You experience high valence emotions. Your chest tighten and your eyes quicken. Thinking that you need to be fixed, you begin to exclude yourself from the world. Soon you install yourself in an “artist community.” Most of us have been there. You know the scene. The workshops. The groups. Of course there’s the good and the bad; but just like in most support groups, the subject eventually becomes you instead of what you do. As such, in the hopes of finding an answer, you instead foster your need to pander, to delight and surprise, to gain acceptance from the qualifiers within the group. In time—after acquiescing to every input, critique, and revision—your voice, which makes you unique, is drowned out. Then you start becoming just like them.

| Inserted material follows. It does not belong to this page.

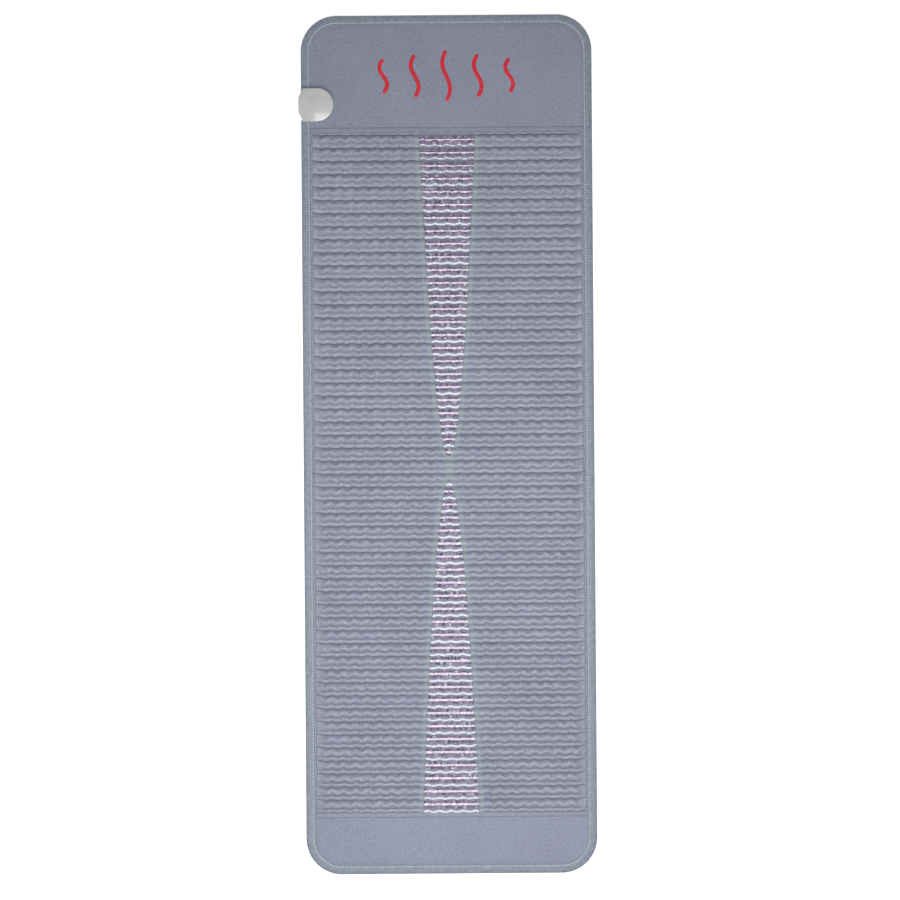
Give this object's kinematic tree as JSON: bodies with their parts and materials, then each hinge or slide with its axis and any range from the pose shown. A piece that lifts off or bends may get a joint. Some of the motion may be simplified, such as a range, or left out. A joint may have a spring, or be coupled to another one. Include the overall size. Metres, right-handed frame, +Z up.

Devoid of the crippling honesty of real art and the social measuring stick of anonymous feedback, you pat each other on the back on how smart you are and how stupid the world is. You start to despise anything mainstream. You start name-dropping out of context. You reference timeless metaphors. Hidden meanings. Resplendent symbolism. You begin to look at the anima projections, recognizing itself in the deepest subtexts of one’s psychoid, the underpinnings of which are inherently revelatory. In short, you’ve become a cunty, pretentious douchebag.

Without instant gratification, it’s easy to be dissatisfied at something and quit. It’s easy to complain and do something else. After all, blame is abundant and so is support for the blame. It’s easy to escape. Porn is just a click away. Getting high, a hit away. A puff away. A pill away. It’s easy to listen to the fatalists, those who preach: “The table is tilted!” “The game is rigged!” “The system is broken!” The shrill of their voices reach the back of your head, and pretty soon their words begin to regurgitate out of your mouth.

Don’t do this! Don’t listen to the lies! Protect yourself and your ideas. Besides, what are you supposed to do, go home and quit? And suppose they’re right, are you just gonna throw everything away? Are you kidding me?

You may have nodded your head when you were little, pretending you were just like them. You may have faked diplomacy because you didn’t want to hurt anybody. But all the time you were smiling and following, you were holding a knife behind your back. You came home from school and did your thing. Your friends may have been doing something else, but you’ve always done what you’ve been doing all along regardless of what anyone has said. You can’t help it. It’s in your nature. It runs in your veins. But somewhere along your journey, you let others rule you. Perhaps it’s your urge to please. Perhaps you’re like Simba, forgetting that you are more than what you have become! But you have to realize that you are too deep in the zone to quit. You have always been a rebel, and your heart will resist even if your body surrenders.

Why fight? Fuck it. Go ahead and let them have it.

Allen Ginsberg

3 comments

  1. All I have to say is that I love this post. I am in the middle of wondering why I keeping on pursuing what seems to be a silly dream and you’ve given me a reason to keep on going. Thank you for that.

    1. Thanks! Part of the reason why we do what we do is because of our personal expiration dates. The years will come regardless if we pursue our dreams or not. And when the time comes, I want to be able to answer, not with words, but with the things I have done. To me the journey is the juice.